_WHAT TO WORK ON:_ The listing below contains a span that opens with the line containing "group.rotation.copy(turn);" and closes with the line containing "depsgraph = bpy.context.evaluated_depsgraph_get()". Return that span exactly.
======== SUPPLIED DATA ========
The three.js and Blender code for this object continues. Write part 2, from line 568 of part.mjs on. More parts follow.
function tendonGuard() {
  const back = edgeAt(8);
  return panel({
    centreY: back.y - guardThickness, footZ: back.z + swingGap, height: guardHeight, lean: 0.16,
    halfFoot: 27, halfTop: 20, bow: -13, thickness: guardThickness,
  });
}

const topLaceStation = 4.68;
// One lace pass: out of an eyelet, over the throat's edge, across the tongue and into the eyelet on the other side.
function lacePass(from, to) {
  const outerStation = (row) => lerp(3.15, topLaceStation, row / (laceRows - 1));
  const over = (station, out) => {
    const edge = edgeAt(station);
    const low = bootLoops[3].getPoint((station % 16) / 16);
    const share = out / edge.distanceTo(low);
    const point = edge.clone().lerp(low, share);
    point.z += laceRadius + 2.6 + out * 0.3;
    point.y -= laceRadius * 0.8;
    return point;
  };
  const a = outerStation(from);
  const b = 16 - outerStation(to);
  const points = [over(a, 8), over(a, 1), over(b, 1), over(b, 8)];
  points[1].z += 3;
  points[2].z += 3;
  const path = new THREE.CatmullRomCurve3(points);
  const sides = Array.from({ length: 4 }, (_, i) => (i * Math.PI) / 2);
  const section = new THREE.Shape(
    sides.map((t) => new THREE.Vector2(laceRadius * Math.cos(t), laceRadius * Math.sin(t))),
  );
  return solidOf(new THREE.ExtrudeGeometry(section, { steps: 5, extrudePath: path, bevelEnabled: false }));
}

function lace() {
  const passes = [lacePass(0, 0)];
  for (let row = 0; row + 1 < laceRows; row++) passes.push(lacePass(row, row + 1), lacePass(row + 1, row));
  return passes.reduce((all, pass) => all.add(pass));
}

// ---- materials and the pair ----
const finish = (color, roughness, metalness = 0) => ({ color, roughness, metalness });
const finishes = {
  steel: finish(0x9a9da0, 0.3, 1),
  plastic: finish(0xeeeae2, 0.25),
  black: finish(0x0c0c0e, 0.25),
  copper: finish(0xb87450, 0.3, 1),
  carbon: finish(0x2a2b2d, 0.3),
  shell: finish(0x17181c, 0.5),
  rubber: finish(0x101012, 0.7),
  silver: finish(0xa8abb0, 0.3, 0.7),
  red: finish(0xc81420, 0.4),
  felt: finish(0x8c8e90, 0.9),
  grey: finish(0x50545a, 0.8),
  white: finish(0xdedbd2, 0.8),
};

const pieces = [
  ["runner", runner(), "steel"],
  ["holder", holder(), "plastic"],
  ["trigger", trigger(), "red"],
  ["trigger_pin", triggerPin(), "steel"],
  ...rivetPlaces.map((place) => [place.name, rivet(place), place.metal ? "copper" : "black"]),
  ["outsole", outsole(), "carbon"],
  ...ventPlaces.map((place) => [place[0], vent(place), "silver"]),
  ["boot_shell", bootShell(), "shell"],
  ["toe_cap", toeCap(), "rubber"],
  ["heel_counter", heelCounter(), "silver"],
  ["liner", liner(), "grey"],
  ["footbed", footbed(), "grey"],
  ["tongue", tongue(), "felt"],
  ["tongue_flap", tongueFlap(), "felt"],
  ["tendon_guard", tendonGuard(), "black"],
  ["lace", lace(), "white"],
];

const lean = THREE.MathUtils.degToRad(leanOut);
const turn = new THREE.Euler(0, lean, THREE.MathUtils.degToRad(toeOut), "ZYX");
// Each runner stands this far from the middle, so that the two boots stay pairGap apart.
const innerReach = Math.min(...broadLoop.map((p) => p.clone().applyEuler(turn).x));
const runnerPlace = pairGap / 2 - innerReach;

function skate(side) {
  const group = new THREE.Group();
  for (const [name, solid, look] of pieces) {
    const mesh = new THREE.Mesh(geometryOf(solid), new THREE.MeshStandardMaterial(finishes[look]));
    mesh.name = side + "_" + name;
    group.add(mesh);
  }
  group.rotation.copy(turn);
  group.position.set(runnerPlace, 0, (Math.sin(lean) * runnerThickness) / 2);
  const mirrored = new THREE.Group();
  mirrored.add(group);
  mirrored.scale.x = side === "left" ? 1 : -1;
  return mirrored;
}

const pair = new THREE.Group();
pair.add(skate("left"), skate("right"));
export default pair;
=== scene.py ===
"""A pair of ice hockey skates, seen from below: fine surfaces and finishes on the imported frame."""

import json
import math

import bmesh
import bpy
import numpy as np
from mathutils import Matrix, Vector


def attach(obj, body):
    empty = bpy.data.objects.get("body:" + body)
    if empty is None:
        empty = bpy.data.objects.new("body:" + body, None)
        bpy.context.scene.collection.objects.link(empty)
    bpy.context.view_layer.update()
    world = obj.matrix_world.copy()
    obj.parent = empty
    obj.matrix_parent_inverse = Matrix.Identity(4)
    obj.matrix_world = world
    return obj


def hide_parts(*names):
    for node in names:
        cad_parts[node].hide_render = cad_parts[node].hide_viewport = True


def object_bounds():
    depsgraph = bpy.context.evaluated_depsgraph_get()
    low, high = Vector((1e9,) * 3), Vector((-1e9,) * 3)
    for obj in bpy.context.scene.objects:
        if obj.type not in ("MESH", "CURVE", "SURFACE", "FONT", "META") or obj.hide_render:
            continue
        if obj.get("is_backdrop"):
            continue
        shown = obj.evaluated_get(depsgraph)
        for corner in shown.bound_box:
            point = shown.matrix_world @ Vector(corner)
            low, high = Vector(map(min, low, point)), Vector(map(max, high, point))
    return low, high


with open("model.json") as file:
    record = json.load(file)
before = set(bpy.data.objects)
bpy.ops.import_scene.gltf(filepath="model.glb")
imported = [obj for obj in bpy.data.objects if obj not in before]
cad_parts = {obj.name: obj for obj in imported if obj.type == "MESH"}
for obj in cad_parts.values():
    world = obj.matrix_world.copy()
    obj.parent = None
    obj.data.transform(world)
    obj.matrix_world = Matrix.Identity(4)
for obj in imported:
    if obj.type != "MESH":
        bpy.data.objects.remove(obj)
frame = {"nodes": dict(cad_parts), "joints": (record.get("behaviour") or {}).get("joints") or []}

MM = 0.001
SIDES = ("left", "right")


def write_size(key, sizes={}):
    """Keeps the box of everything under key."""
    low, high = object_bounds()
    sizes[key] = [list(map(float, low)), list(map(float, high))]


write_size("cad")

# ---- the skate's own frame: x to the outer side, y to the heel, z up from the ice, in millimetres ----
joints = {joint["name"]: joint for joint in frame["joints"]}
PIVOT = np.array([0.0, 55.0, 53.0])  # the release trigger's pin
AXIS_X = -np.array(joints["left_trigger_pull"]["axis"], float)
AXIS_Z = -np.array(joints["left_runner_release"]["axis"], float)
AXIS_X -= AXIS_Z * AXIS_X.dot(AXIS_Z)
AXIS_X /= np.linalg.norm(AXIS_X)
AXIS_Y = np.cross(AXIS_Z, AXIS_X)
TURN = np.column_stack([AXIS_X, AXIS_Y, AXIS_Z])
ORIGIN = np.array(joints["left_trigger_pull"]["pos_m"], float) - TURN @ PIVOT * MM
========
======== SUPPLIED DATA ========
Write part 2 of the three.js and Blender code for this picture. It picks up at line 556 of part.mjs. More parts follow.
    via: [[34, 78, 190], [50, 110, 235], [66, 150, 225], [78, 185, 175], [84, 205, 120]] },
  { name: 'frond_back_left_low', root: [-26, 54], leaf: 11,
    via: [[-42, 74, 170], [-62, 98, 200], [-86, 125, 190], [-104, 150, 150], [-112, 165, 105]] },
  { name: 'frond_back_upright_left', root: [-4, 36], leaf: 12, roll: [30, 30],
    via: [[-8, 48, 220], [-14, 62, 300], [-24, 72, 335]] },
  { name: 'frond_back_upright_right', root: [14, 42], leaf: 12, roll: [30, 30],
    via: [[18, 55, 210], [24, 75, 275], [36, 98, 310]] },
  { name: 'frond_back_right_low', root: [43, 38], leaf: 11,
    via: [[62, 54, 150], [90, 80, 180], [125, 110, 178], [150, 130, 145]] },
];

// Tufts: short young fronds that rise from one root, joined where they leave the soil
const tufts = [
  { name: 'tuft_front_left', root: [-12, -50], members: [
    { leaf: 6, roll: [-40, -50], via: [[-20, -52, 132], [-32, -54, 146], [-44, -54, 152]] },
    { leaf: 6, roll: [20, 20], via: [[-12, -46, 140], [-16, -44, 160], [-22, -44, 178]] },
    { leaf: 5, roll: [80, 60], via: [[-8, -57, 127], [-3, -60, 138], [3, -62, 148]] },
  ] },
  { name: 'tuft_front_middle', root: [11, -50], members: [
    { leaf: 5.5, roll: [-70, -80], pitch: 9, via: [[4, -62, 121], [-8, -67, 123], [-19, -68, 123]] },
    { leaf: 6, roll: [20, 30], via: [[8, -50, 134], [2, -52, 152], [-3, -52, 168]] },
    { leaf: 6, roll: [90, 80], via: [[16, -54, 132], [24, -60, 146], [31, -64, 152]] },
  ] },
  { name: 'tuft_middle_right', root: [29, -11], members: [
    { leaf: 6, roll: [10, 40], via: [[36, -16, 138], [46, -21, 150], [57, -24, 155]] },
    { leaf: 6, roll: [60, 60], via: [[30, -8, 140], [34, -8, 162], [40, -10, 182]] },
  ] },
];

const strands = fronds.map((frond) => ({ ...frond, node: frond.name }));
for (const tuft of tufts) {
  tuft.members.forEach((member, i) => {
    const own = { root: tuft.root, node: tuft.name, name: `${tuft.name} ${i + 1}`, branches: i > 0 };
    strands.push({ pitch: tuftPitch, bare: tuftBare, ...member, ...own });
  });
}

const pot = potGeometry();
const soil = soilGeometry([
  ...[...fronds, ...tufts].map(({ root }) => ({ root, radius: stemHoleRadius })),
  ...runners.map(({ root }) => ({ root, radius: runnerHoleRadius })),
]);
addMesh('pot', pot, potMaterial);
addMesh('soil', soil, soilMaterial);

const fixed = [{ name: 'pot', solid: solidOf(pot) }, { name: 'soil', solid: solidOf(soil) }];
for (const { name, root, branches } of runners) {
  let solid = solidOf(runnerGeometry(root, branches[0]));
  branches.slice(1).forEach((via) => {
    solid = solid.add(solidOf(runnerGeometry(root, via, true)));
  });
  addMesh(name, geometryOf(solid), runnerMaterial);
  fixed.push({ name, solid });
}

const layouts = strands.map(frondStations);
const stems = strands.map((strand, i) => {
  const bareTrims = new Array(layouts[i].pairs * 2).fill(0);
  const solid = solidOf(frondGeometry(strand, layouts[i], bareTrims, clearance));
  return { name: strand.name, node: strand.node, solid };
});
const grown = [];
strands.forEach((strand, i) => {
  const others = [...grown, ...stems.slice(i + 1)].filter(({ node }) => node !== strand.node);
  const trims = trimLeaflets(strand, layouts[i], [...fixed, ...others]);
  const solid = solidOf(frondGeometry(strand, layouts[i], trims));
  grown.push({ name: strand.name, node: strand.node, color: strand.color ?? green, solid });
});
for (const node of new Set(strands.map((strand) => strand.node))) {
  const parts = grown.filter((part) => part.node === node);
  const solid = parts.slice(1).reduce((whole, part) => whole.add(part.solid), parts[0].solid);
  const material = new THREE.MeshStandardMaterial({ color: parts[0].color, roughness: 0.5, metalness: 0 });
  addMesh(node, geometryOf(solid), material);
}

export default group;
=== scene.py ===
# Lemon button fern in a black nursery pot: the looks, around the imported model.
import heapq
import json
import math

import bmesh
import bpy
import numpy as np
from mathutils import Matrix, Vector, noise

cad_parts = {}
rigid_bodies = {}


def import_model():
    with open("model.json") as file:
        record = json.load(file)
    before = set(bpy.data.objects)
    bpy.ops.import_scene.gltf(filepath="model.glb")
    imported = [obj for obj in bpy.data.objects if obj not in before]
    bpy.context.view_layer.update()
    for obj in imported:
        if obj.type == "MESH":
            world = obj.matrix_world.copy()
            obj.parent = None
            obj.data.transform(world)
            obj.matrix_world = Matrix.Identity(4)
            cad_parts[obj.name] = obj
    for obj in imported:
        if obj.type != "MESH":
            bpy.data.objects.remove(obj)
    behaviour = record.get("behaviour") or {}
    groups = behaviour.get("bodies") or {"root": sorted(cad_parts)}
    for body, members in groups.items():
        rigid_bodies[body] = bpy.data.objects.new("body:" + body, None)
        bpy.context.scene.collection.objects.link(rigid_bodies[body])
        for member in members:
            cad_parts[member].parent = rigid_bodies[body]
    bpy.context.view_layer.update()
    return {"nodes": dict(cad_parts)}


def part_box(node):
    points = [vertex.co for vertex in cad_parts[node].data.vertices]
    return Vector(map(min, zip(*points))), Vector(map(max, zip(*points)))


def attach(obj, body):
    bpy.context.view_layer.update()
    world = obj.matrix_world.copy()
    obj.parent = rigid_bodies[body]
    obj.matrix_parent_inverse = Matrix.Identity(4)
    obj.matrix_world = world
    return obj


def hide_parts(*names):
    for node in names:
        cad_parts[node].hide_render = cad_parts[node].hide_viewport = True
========
_RESULT OF THE EXERCISE:_
  group.rotation.copy(turn);
  group.position.set(runnerPlace, 0, (Math.sin(lean) * runnerThickness) / 2);
  const mirrored = new THREE.Group();
  mirrored.add(group);
  mirrored.scale.x = side === "left" ? 1 : -1;
  return mirrored;
}

const pair = new THREE.Group();
pair.add(skate("left"), skate("right"));
export default pair;
=== scene.py ===
"""A pair of ice hockey skates, seen from below: fine surfaces and finishes on the imported frame."""

import json
import math

import bmesh
import bpy
import numpy as np
from mathutils import Matrix, Vector


def attach(obj, body):
    empty = bpy.data.objects.get("body:" + body)
    if empty is None:
        empty = bpy.data.objects.new("body:" + body, None)
        bpy.context.scene.collection.objects.link(empty)
    bpy.context.view_layer.update()
    world = obj.matrix_world.copy()
    obj.parent = empty
    obj.matrix_parent_inverse = Matrix.Identity(4)
    obj.matrix_world = world
    return obj


def hide_parts(*names):
    for node in names:
        cad_parts[node].hide_render = cad_parts[node].hide_viewport = True


def object_bounds():
    depsgraph = bpy.context.evaluated_depsgraph_get()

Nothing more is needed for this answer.